- **MATERIAL PROVIDED**:

--- BEGIN ---

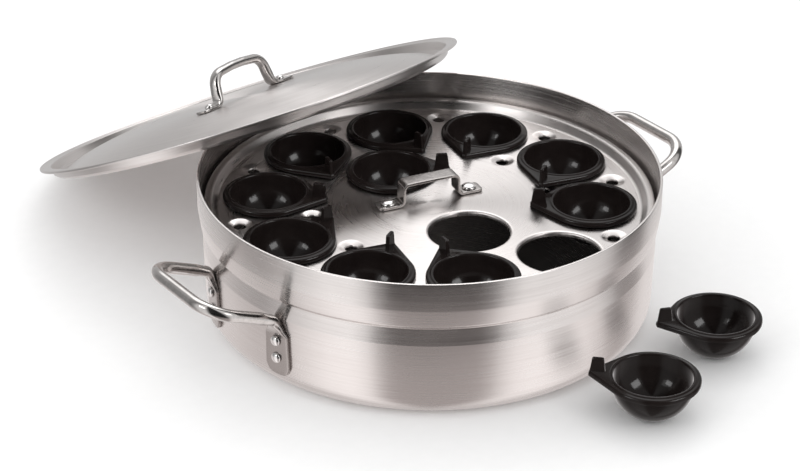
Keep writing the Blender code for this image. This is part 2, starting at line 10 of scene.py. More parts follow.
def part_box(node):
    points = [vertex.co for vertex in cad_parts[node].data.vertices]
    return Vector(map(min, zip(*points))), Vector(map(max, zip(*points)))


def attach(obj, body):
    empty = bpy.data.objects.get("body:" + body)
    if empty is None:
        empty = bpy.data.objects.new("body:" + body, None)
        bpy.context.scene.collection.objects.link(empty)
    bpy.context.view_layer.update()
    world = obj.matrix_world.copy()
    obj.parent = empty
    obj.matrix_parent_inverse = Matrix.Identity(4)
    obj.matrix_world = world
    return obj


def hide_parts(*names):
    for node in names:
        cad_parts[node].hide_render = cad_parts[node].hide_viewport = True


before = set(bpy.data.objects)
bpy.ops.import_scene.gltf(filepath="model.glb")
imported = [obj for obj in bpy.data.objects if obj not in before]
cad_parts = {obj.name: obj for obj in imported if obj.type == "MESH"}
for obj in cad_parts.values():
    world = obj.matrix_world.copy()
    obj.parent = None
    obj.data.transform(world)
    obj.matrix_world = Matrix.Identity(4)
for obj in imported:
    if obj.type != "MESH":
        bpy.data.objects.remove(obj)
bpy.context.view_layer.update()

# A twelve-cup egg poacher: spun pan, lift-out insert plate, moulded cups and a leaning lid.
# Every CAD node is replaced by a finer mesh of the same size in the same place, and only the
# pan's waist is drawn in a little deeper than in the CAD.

MM = 0.001

# Dimensions in millimetres, nearly all of them the CAD part's
GAP = 0.3
RIM_RADIUS = 203.0
PAN_HEIGHT = 131.0
WALL = 2.6
SHOULDER_RADIUS = 199.3
SHOULDER_Z = 73.5
SHOULDER_EDGE_Z = 71.5
WAIST_RADIUS = 198.2
WAIST_DEEPER = 0.8
BAND_RADIUS = 200.9
FLARE_Z = 106.0
LOWER_RADIUS = 197.8
CORNER_RADIUS = 20.5
CORNER_HEIGHT = 19.5
BASE_THICK = 3.2
PLATE_TOP = 99.4
PLATE_THICK = 1.8
INSERT_RADIUS = 197.3
INSERT_LIP_TOP = 107.6
INSERT_SKIRT_Z = 89.4
INSERT_FLAT_RADIUS = 184.0
INSERT_TURN = -3.5
HOLE_RADIUS = 35.3
OUTER_RING = 142.1
INNER_RING = 63.3
OUTER_HOLES = 10
VENT_RING = 169.4
INNER_VENT_RING = 105.3
INNER_VENTS = (-18.0, 18.0, 162.0, 198.0)
VENT_RADIUS = 5.4
CUP_BOWL_RADIUS = 33.0
CUP_BOWL_INNER_DEPTH = 30.6
CUP_BOWL_OUTER = 34.6
CUP_BOWL_DEPTH = 33.5
CUP_FOOT_ANGLE = 15.0
CUP_FLANGE_RADIUS = 40.0
CUP_TIP = 55.2
CUP_TIP_BLUNT = 1.6
CUP_TOP = 5.7
FIN_THICK = 3.4
FIN_TOP = 17.4
HANDLE_FOOT_ANGLE = 14.4
HANDLE_SPREAD = 50.3
HANDLE_RISE = 23.0
HANDLE_REACH = 63.4
HANDLE_ROOT_X = 200.0
HANDLE_ROOT_Z = 72.2
HANDLE_CORNER = 26.0
ROD = 5.4
SIDES = (("right", 0.0), ("left", 180.0))
SIDE_RIVET_HEIGHTS = (50.5, 34.0)
SIDE_FOOT_THICK = 3.2
STRAP_WIDTH = 14.6
STRAP_THICK = 2.5
STRAP_HEIGHT = 21.8
STRAP_LEG = 26.5
STRAP_REACH = 49.5
STRAP_RIVET = 39.0
LID_RADIUS = 208.0
LID_THICK = 1.6
LID_SKIRT_RADIUS = 196.6
LID_DEPTH = 10.6
LID_RISE = 7.9
LID_DOME_RADIUS = 191.0
LID_DOME_POWER = 4.5
LID_EDGE_START = 176.0
LID_RIVET = 53.0
LID_FOOT_THICK = 2.6
SIDE_RIVET_HEAD = (4.8, 3.4)    # radius and height
INSERT_RIVET_HEAD = (6.4, 3.0)
LID_RIVET_HEAD = (4.4, 3.6)
FLAT = math.cos(math.pi / 50)    # the CAD's pan is fifty-sided, and the side handles' feet lie on its flats

# Fineness of the visible meshes
ROUND_STEPS = 288
HOLE_STEPS = 84
VENT_STEPS = 48
RIVET_STEPS = 40
CUP_STEPS = 112
STATION_SPACING = 1.6
ON_AXIS = 1e-4    # a smaller radius than this is the axis itself

LOOSE_CUPS = ("cup_11", "cup_12")

# Base colours, each from its dark patches to its light ones
SHEET_TONES = ((0.63, 0.592, 0.578), (0.77, 0.736, 0.721))
LID_HANDLE_TONES = ((0.50, 0.478, 0.465), (0.62, 0.594, 0.58))
SIDE_HANDLE_TONES = ((0.46, 0.438, 0.425), (0.58, 0.554, 0.54))
STRAP_TONES = ((0.33, 0.31, 0.30), (0.41, 0.385, 0.373))
RIVET_TONES = ((0.68, 0.66, 0.65), (0.82, 0.80, 0.79))
PLASTIC_TONES = ((0.0064, 0.0047, 0.0044), (0.0094, 0.0071, 0.0066))
PAPER_TONES = ((0.90, 0.90, 0.90), (0.93, 0.93, 0.93))

# Brushed lines come from a noise: its radius round the axis, and its length for a metre of profile
LINE_LENGTH = 1.3
LINE_DENSITY = 520.0
NOISE_RANGE = (0.3, 0.7)    # nearly all of a noise lies between these

# The side handles' feet stay satin out to this many metres from the axis
SATIN_WITHIN = 0.2025
SATIN_BLEND = 0.004
SATIN_TONE = (0.40, 0.370, 0.358)
SATIN_ROUGHER = 0.16

# The camera looks along this azimuth, so studio places are given in a frame turned by it
VIEW_TURN = -36.0
CAMERA_STAND = (-0.0256, -1.9287, 1.1193)
CAMERA_PITCH = 28.65
CAMERA_ROLL = -0.16
CAMERA_LENS = 111.735
LIGHT_AIM = (0.0, 0.0, 0.1)

# The world: even light, and an overhead box about a direction, from its edge to full by the cosine
AMBIENT = 1.06
OVERHEAD = 2.1
OVERHEAD_WAY = (0.0, 0.58, 0.82)
OVERHEAD_EDGE = (0.85, 0.96)

# What the floor adds in reflections, by metres from the pan's axis or from a loose cup's middle
FLOOR_GLOW = 0.50
GLOW_EDGE = (0.29, 0.46)
GLOW_TONE = (1.0, 0.91, 0.89, 1.0)
GLOW_HIDES = 0.45    # how far the glow stands in front of what lies behind it
PAN_SHADE = (0.100, 0.225)
CUP_SHADE = (0.012, 0.044)
UNDER_CUP = 0.4    # what is left of the glow beneath a loose cup
GLOW_Z = -0.001
FLOOR_SIZE = 9.0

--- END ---

- **WHAT YOU SHOULD DO**: Write out, exactly and with nothing else, the lines of the listing above from its first line through the line with "for node in".

- **EXERCISE RESULT**:
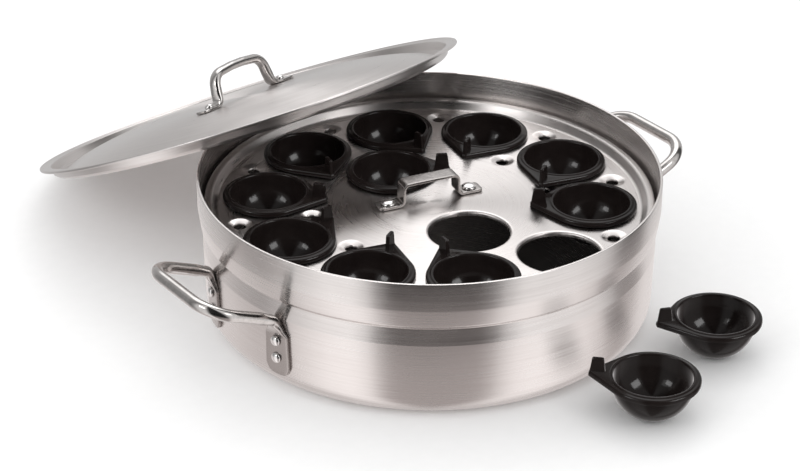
Keep writing the Blender code for this image. This is part 2, starting at line 10 of scene.py. More parts follow.
def part_box(node):
    points = [vertex.co for vertex in cad_parts[node].data.vertices]
    return Vector(map(min, zip(*points))), Vector(map(max, zip(*points)))


def attach(obj, body):
    empty = bpy.data.objects.get("body:" + body)
    if empty is None:
        empty = bpy.data.objects.new("body:" + body, None)
        bpy.context.scene.collection.objects.link(empty)
    bpy.context.view_layer.update()
    world = obj.matrix_world.copy()
    obj.parent = empty
    obj.matrix_parent_inverse = Matrix.Identity(4)
    obj.matrix_world = world
    return obj


def hide_parts(*names):
    for node in names:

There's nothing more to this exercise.